Before she moved to a neotraditional neighborhood, Kinman said, she would not have chosen to have an alley behind her house. "Now I definitely see it as a plus."

Diversity
Neotraditional planners try to create neighborhoods with a mix of housing costs so people of different incomes and backgrounds can live together. In older cities, grander homes fronted the street, then alleys filled in with smaller housing.

Alleys can do this in our newly developing neighborhoods, too. Carriage houses, for example, are usually apartments built above garages on alleys. Most have one bedroom and are ideal rental housing for single adults or couples. Owners like them as a source of rental income.

Renters who later decide they want to buy a home can stay in the same neighborhood because of the wide variety of housing sizes and costs available. Contrast this to the narrow range of options in most suburban neighborhoods.

Some buyers are leery of this mix of housing prices. They feel that having cheaper homes or small rental units nearby brings down the value of their own home. That's certainly not the experience in Kentlands. Here a small house can sit across the street from a big house that costs twice as much; the value of all homes is rising.

The Lure of the Attached Garage
The thought of alleys may evoke images of piles of junk or even criminals slinking around out back. However, alleys will stay clean if residents are proud of their neighborhood. In my seven years living in a TND, I've never heard of any crime, major or minor, taking place on an alleyway in my community. The close contact among neighbors and the fact that we know each other and all keep our eyes on the streets (and alleys) help keep the neighborhood safe.

For buyers who want the atmosphere and style of a neotraditional development but feel they can't live without the attached garage, some home lots may offer this choice. Though the vast majority of garages sit apart from the homes in Kentlands, there are a few attached garages.
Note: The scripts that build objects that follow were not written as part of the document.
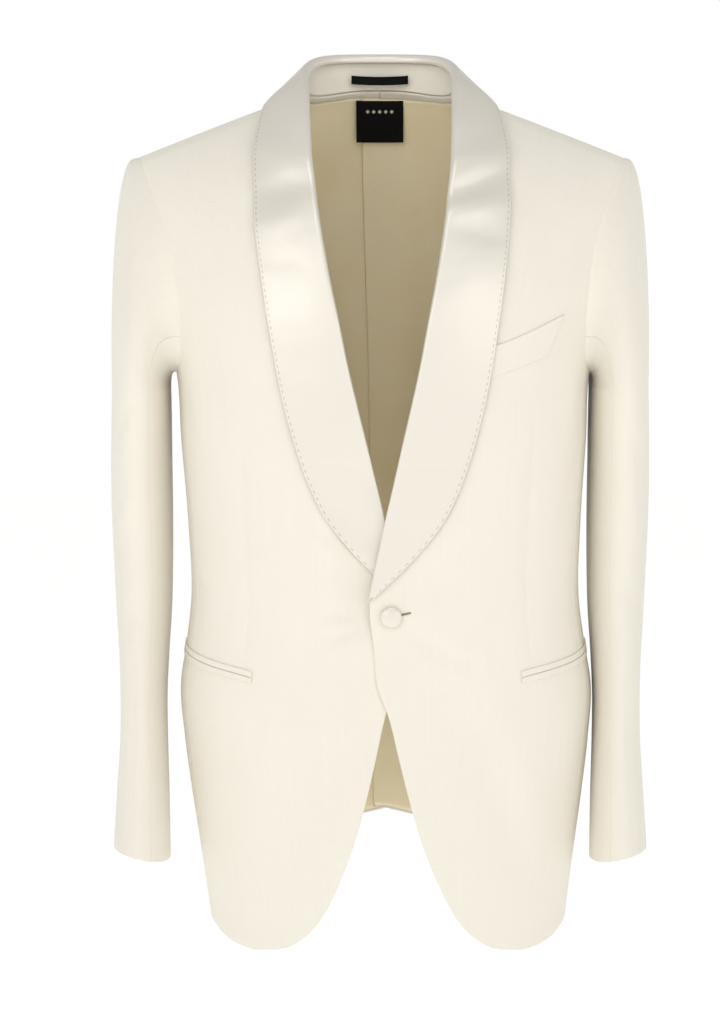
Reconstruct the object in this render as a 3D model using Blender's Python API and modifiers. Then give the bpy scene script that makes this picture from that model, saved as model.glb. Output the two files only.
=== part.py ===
"""A one-button shawl-collar dinner jacket, filled out as if worn, with no wearer.

Metres, +Z up. The front faces -Y and the wearer's left side is at +X. The origin lies midway between
the two points where the shoulder seams meet the neck. The torso pieces are thin walls on one body form,
the sleeves are walls on one tube, and the shawl is a wall through three guide curves.
"""
import math

import bpy
import numpy as np

# Driving sizes
CLOTH = 0.0020           # wall of the ivory cloth with its canvas
SHAWL = 0.0024           # wall of the satin facing with the cloth under it
LINING = 0.0010
LABEL = 0.0010
TRIM = 0.0012            # wall of the welt and the jets
SEAM = 0.0003            # gap between two pieces at a seam
LIE = 0.0010             # gap under a piece that lies on another
NECK_X = 0.071           # neck point of the shoulder seam
SHOULDER_SLOPE = 0.405
SHOULDER_ROUND = 0.050   # how softly the shoulder line levels off at the neck
POINT_X = 0.2245         # shoulder point, where the shoulder seam meets the sleeve
POINT_Z = -SHOULDER_SLOPE * (math.hypot(POINT_X, SHOULDER_ROUND) - math.hypot(NECK_X, SHOULDER_ROUND))
ROUNDNESS = 2.5          # superellipse power of a level section
LEAN = 0.010             # how far the torso leans to the wearer's left for each metre down
FRONT_SEAM = 0.74        # place of the front and side panel seam around the form
BACK_SEAM = 1.32         # place of the side and back panel seam
UNDERARM_ROW = 0.62      # share of a panel's rows that lie below the armhole
FRONT_TURN = 140.0       # degrees around the armhole, from the shoulder, where the front panel ends
BACK_TURN = 138.0        # the same for the back panel
BUTTON_RADIUS = 0.0095
BUTTON_X, BUTTON_Z = 0.0045, -0.4735
JET_HEIGHT = 0.0062
LEFT, RIGHT = 1, -1      # the wearer's sides


def table(columns, *rows):
    """A short table as a dict of named columns."""
    return dict(zip(columns.split(), np.array(rows, float).T))


# Half width of the torso form by height
WIDTH = table(
    "z half_width",
    (-0.820, 0.163),
    (-0.760, 0.169),
    (-0.700, 0.177),
    (-0.650, 0.184),
    (-0.600, 0.190),
    (-0.550, 0.193),
    (-0.510, 0.187),
    (-0.470, 0.182),
    (-0.400, 0.1835),
    (-0.320, 0.189),
    (-0.255, 0.193),
    (-0.225, 0.200),
    (-0.190, 0.2115),
    (-0.155, 0.223),
    (-0.120, 0.236),
    (-0.090, 0.247),
    (-0.060, 0.256),
    (0.020, 0.262),
)

# Depth of the torso form in front of and behind the shoulder line, by distance below that line
DEPTH = table(
    "drop front back",
    (0.000, 0.000, 0.000),
    (0.006, 0.0135, 0.0125),
    (0.015, 0.0265, 0.025),
    (0.030, 0.0435, 0.041),
    (0.055, 0.066, 0.062),
    (0.090, 0.0895, 0.085),
    (0.130, 0.109, 0.103),
    (0.170, 0.1225, 0.112),
    (0.210, 0.130, 0.115),
    (0.260, 0.133, 0.112),
    (0.340, 0.132, 0.101),
    (0.420, 0.128, 0.090),
    (0.480, 0.124, 0.088),
    (0.540, 0.121, 0.098),
    (0.600, 0.120, 0.112),
    (0.680, 0.120, 0.122),
    (0.820, 0.119, 0.127),
)

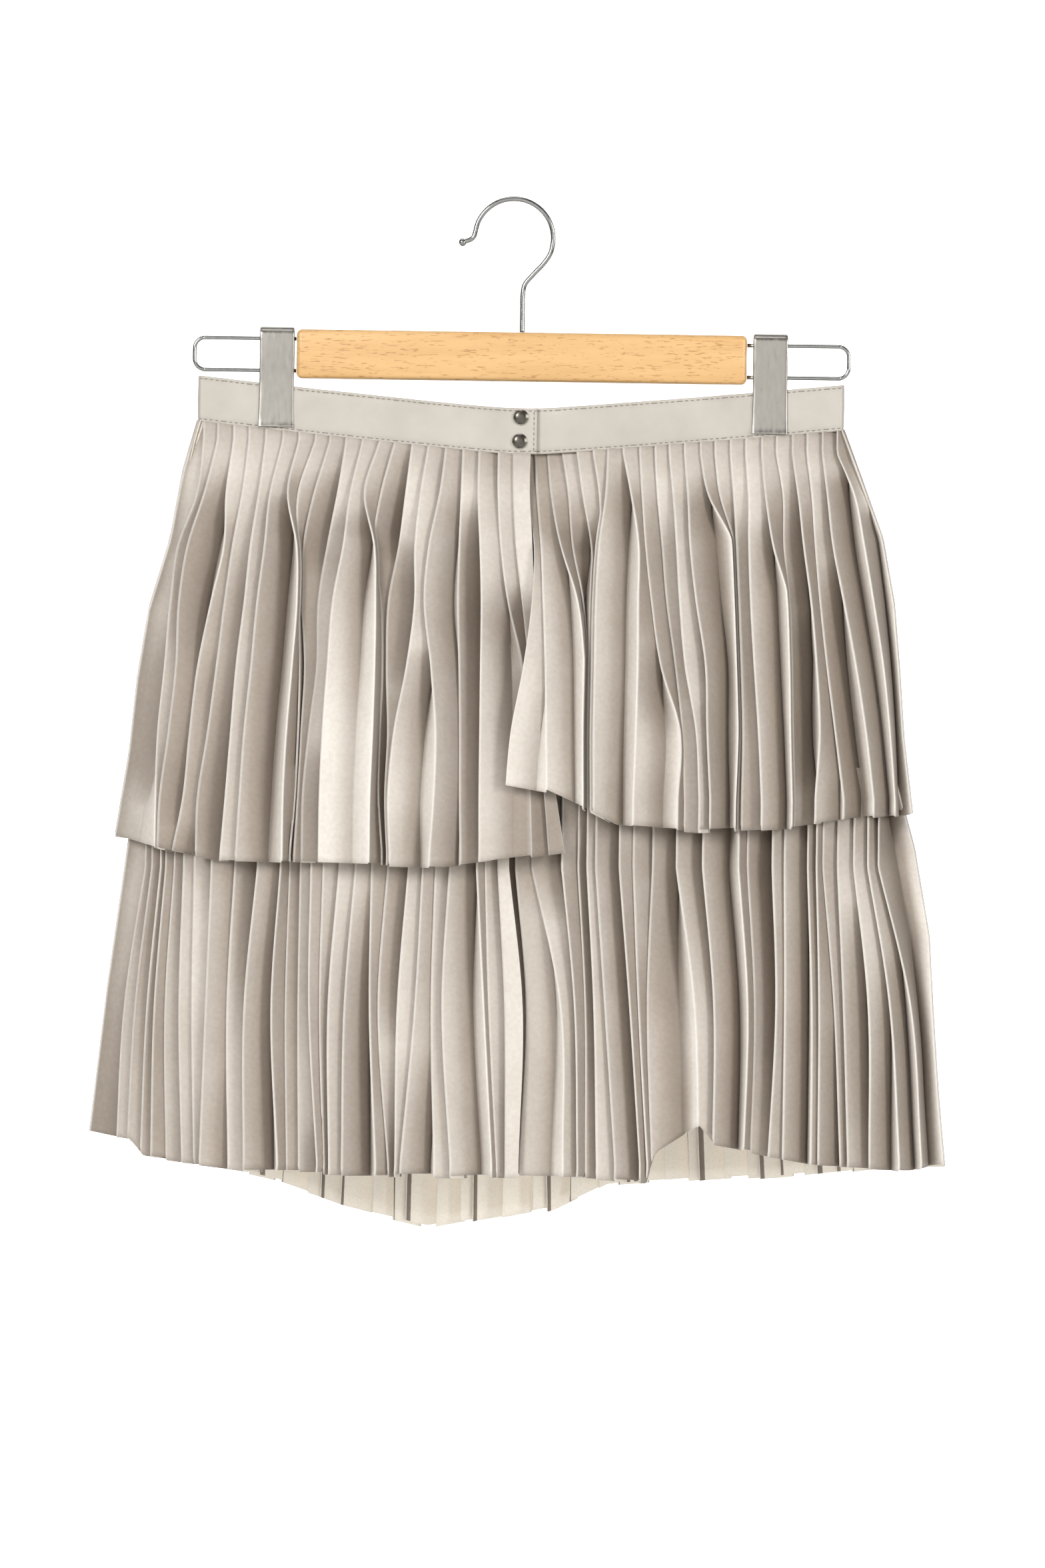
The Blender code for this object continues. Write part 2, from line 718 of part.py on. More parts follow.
def build_clip_springs(material, collection):
    """The rolled spring inside each clip, which rides on the loop's upper wire."""
    half_length = CLIP_SIZE[0] / 2 - CLIP_SPRING_INSET
    inner = LOOP_WIRE / 2 + SEAM_GAP
    profile = (
        (inner, half_length), (CLIP_SPRING_RADIUS, half_length),
        (CLIP_SPRING_RADIUS, -half_length), (inner, -half_length),
    )
    for side, centre in CLIP_CENTRES.items():
        spring = turned_object(f"clip_spring_{side}", profile, True, material, collection)
        spring.rotation_euler.y = math.radians(90.0)
        spring.location = ((BODY_X + centre) * MM, 0.0, -LOOP_DROPS[0] * MM)


def build_tiers(leather, collection):
    build_front_tier(
        "upper_tier_front_left", UPPER_LEFT_FOLDS, UPPER_LEFT_HEM, UPPER_LEVELS, UPPER_STATIONS,
        UPPER_SECTIONS, True, {"top": (-178.0, 6.5), "seam": "start"}, left_under_right, leather, collection,
    )
    build_front_tier(
        "upper_tier_front_right", UPPER_RIGHT_FOLDS, UPPER_RIGHT_HEM, UPPER_LEVELS, UPPER_STATIONS,
        UPPER_SECTIONS, True, {"top": (-1.5, 178.5), "seam": "end"}, right_under_left, leather, collection,
    )
    build_back_tier(
        "upper_tier_back", BACK_PLEATS["upper"], UPPER_BACK_HEM, UPPER_LEVELS, UPPER_SECTIONS, True,
        leather, collection,
    )
    build_front_tier(
        "lower_tier_front_left", LOWER_LEFT_FOLDS, LOWER_LEFT_HEM, LOWER_LEVELS, LOWER_STATIONS,
        LOWER_SECTIONS, False, {"top": (0.0, 0.0), "seam": "start"}, no_shift, leather, collection,
    )
    build_front_tier(
        "lower_tier_front_right", LOWER_RIGHT_FOLDS, LOWER_RIGHT_HEM, LOWER_LEVELS, LOWER_STATIONS,
        LOWER_SECTIONS, False, {"top": (0.0, 0.0), "seam": "end"}, lower_right_under, leather, collection,
    )
    build_back_tier(
        "lower_tier_back", BACK_PLEATS["lower"], LOWER_BACK_HEM, LOWER_LEVELS, LOWER_SECTIONS, False,
        leather, collection,
    )


def build_skirt():
    clear_scene()
    collection = make_collection("mini_skirt_on_clip_hanger")
    leather = make_material("pleated_leather", LEATHER, 0.42)
    band = make_material("band_leather", BAND_LEATHER, 0.45)
    lining = make_material("underskirt_cloth", LINING_CLOTH, 0.8)
    beech = make_material("beech", BEECH, 0.45)
    chrome = make_material("chrome_wire", CHROME, 0.12, 1.0)
    steel = make_material("clip_steel", CLIP_STEEL, 0.35, 1.0)
    gunmetal = make_material("gunmetal", GUNMETAL, 0.25, 1.0)
    build_waistband(band, collection)
    build_tiers(leather, collection)
    build_underskirt(lining, collection)
    build_snaps(gunmetal, collection)
    build_bar(beech, collection)
    build_hook(chrome, collection)
    build_loops(chrome, collection)
    build_clips(steel, collection)
    build_clip_springs(steel, collection)


build_skirt()
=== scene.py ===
import math
import random

import bmesh
import bpy
import numpy as np
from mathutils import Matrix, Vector


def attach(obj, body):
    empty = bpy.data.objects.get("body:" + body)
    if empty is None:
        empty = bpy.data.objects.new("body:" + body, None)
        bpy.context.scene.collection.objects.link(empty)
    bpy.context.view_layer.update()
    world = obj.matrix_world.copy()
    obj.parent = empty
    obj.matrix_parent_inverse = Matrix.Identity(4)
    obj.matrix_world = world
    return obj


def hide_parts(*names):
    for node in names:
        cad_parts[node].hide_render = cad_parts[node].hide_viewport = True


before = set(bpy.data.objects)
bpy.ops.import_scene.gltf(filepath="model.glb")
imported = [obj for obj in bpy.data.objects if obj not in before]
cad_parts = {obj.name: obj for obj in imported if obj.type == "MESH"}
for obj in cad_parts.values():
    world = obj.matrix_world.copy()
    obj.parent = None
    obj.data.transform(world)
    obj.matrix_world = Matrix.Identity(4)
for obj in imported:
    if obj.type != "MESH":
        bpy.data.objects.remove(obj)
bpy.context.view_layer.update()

mm = 0.001


# small helpers

def ease(value):
    v = min(max(value, 0.0), 1.0)
    return v * v * (3.0 - 2.0 * v)


# pixels per millimetre, the skirt's lean, the photograph's middle, and the pixel of x and drop 0
photo = dict(scale=2.65, lean=0.01484, middle=(784, 1176), zero=(773.5, 301.7))


def fromPhoto(px, py):
    # a spot of the photograph, in its pixels, as (x, drop); the skirt hangs a little lower on the right
    x = px - (photo["middle"][1] - py) * photo["lean"] - photo["zero"][0]
    drop = py - (px - photo["middle"][0]) * photo["lean"] - photo["zero"][1]
    return x / photo["scale"], drop / photo["scale"]


def hung(x, y, drop):
    # a place on the skirt or hanger, in millimetres, as a point of the scene
    return (x + band["middleX"]) * mm, y * mm, -drop * mm


def besides(items, i):
    # what comes before and after an item, or the item itself at an end
    return items[max(i - 1, 0)], items[min(i + 1, len(items) - 1)]


def circle(steps):
    return [(math.cos(2 * math.pi * k / steps), math.sin(2 * math.pi * k / steps)) for k in range(steps)]


def readRow(rows, at):
    return float(np.interp(at, [r[0] for r in rows], [r[1] for r in rows]))


def smoothThrough(stations, values, at):
    # a smooth line through a few stations that never overshoots them much
    if at <= stations[0]:
        return float(values[0])
    if at >= stations[-1]:
        return float(values[-1])
    i = int(np.searchsorted(stations, at)) - 1
    w = stations[i + 1] - stations[i]
    slopes = np.gradient(np.array(values, float), np.array(stations, float))
    s = (at - stations[i]) / w
    return float((2 * s**3 - 3 * s**2 + 1) * values[i] + (s**3 - 2 * s**2 + s) * w * slopes[i]
                 + (3 * s**2 - 2 * s**3) * values[i + 1] + (s**3 - s**2) * w * slopes[i + 1])


def place(piece, slot, *nodes):
    # every piece rides on the one body, and may stand in for nodes of the frame
    if nodes:
        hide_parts(*nodes)
    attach(piece, "root")
    return piece


def newObject(name, mesh, *materials):
    piece = bpy.data.objects.new(name, mesh)
    bpy.context.scene.collection.objects.link(piece)
    for material in materials:
        mesh.materials.append(material)
    return piece


def newPiece(name, points, faces, *materials):
    mesh = bpy.data.meshes.new(name)
    mesh.from_pydata(points, [], faces)
    mesh.polygons.foreach_set("use_smooth", [True] * len(faces))
    return newObject(name, mesh, *materials)


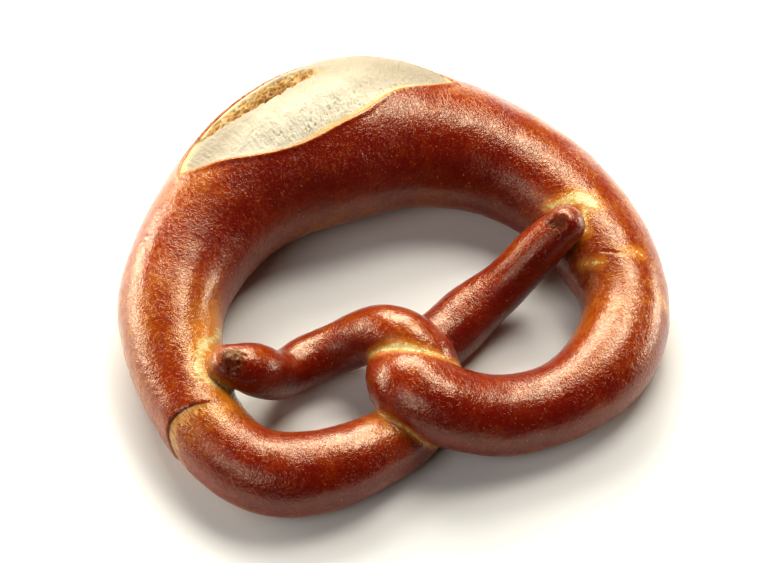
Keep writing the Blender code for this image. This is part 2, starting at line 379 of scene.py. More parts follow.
def line_gap(rope, points, places):
    """Each point's distance to a smooth line through places on the rope, in millimetres."""
    curve = smooth_line([(along, around, 0) for along, around in places], 12)
    line = rope.skin(curve[:, 0], curve[:, 1])[0]
    gap = np.full(len(points), FAR_OFF)
    low, high = line.min(axis=0) - MARK_REACH, line.max(axis=0) + MARK_REACH
    near = np.flatnonzero(((points > low) & (points < high)).all(axis=1))
    if len(near):
        gap[near] = np.linalg.norm(points[near, None] - line[None], axis=2).min(axis=1)
    return gap


def place_gap(rope, points, along, around):
    """Each point's distance to one place on the rope, in millimetres."""
    return np.linalg.norm(points - rope.skin([along], [around])[0], axis=1)


def crust_relief(rope, points, normals, along, around, nearest):
    """How far the crust stands out from the plain rope: trough, fold, tips, wrinkles and swells."""
    girth = rope.sections[nearest, 0]
    arc = np.radians(around) * girth
    inside = split_depth(along, around, girth)
    relief = -TROUGH_DEPTH * blend(inside, 0.1, 1.4)
    relief += 0.35 * blend(inside, -2.2, -0.2) * (1 - blend(inside, -0.2, 0.5))
    relief += fold_relief(along, around)[0]
    for middle, turn, reach, depth in BURNT_TIPS:
        near = 1 - blend(place_gap(rope, points, middle, turn), 0.45 * reach, 1.15 * reach)
        close = np.flatnonzero(near > 0)
        folds = np.abs(grain(points[close], 2.3, 4.1)) + 0.45 * np.abs(grain(points[close], 1.1, 8.3))
        relief[close] += depth * near[close] * (1.6 * folds - 0.75)
    middle, turn, reach, depth = DIMPLE
    relief -= depth * (1 - blend(place_gap(rope, points, middle, turn), 0.3 * reach, 1.5 * reach))
    for places, half_width in CRACKS:
        relief -= 0.22 * (1 - blend(line_gap(rope, points, places), half_width, half_width + 0.8))
    calm = blend(points[:, 2], 1.0, 5.0) * (1 - 0.7 * blend(inside, -0.6, 0))
    swells = 0.30 * grain(points, 15.0, 3.1) + 0.16 * grain(points, 6.5, 7.7)
    rope_places = np.stack([along / 2.1, arc / 3.6, np.zeros(len(along))], axis=1)
    bend = 0.55 * grain(points, 4.0, 6.6)[:, None]
    wrinkles = 1 - 2 * np.abs(grain(rope_places + bend, 1.0, 1.9))
    creased = blend(grain(points, 17.0, 5.5), -0.3, 0.3)
    dented = grain(points, 1.7, 2.7)
    relief += calm * (swells + (0.02 + 0.05 * creased) * wrinkles + 0.045 * dented)
    return relief


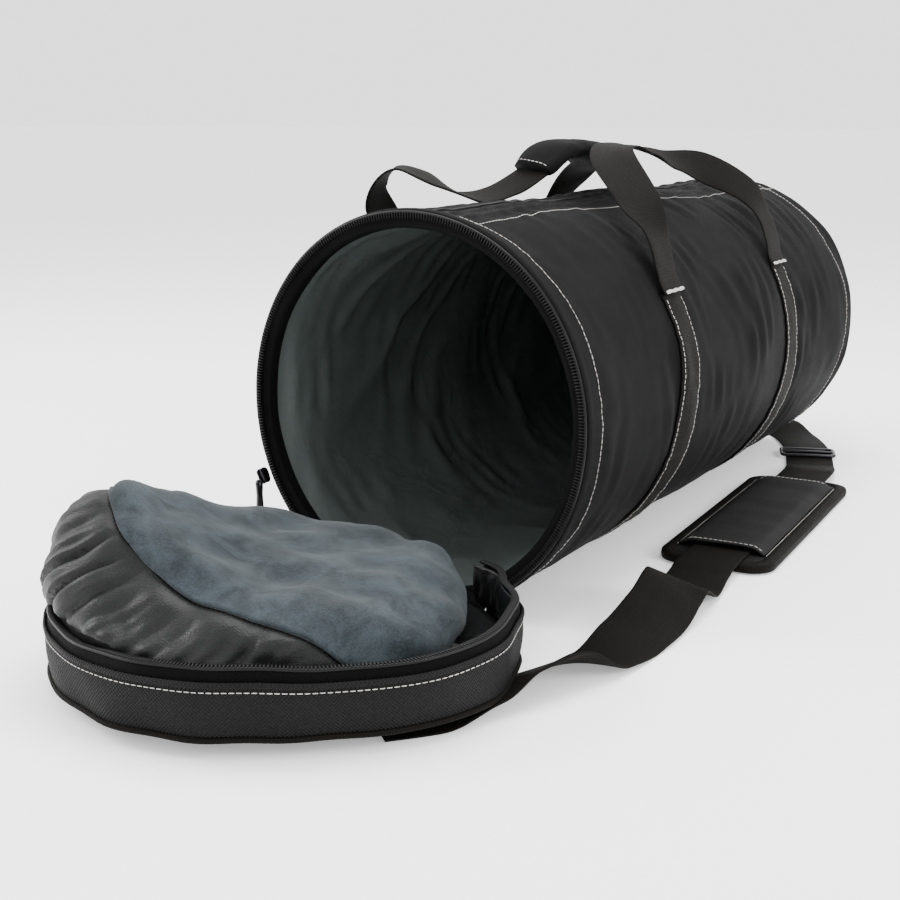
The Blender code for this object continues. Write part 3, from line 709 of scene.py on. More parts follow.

Most of these houses sit on wider lots that back up to forests or lakes; alleys would require deeper lots and would disturb the view behind the house. Also, in some homes on alleys, garages connect directly to a deck or porch for quick access.

Most garages on alleys, though, will sit some distance from the residence. This can be seen as an advantage or a disadvantage. It's an advantage to remove smelly and potentially hazardous items - garbage cans, gasoline, old paint cans - from anywhere attached to your home. It's a disadvantage to have to run through the rain with grocery bags, which is the only time I think it might be nice to have an attached garage.

Planning for an Alley
New homebuyers must be sure a reliable path connects their garage to their house. If the builder neglects to put in a sidewalk or stepping-stones, buyers end up with worn grass and slippery spots and will eventually need to put in a path at their own expense. If there is any slope to the yard, graduated steps or stairs are needed for safe movement up and down from the garage; stepping-stones alone are not good enough on a slope. Buyers should also demand lighting on their alleys.

Alleys are service roads, traveled by heavy equipment like garbage trucks and snowplows that mash the grass and run over bushes. Most cities or homeowners associations would be reluctant to pour beautification funds into them. The policy in my own neighborhood is minimal expenditure on alleyways; residents make improvements at their own risk. But as a new neighborhood matures, inevitably some of the residents? decorating energy flows into the alley. This will come well after the flurry of activity of building the new house, then furnishing it, then working on the garden and trees. Eventually, though, it will come, maybe in the form of an arch, a birdhouse or a trellis of climbing roses.

Any city planning feature inspires differences of opinion (even a simple sidewalk can be controversial). Overall, though, I come solidly down on the side of alleys. They make it possible for me to look down my street at a beautiful stretch of homes and trees, unblemished by garages. Neighbors are closer together, so we know each other better. All this wins out easily over a few wet grocery bags.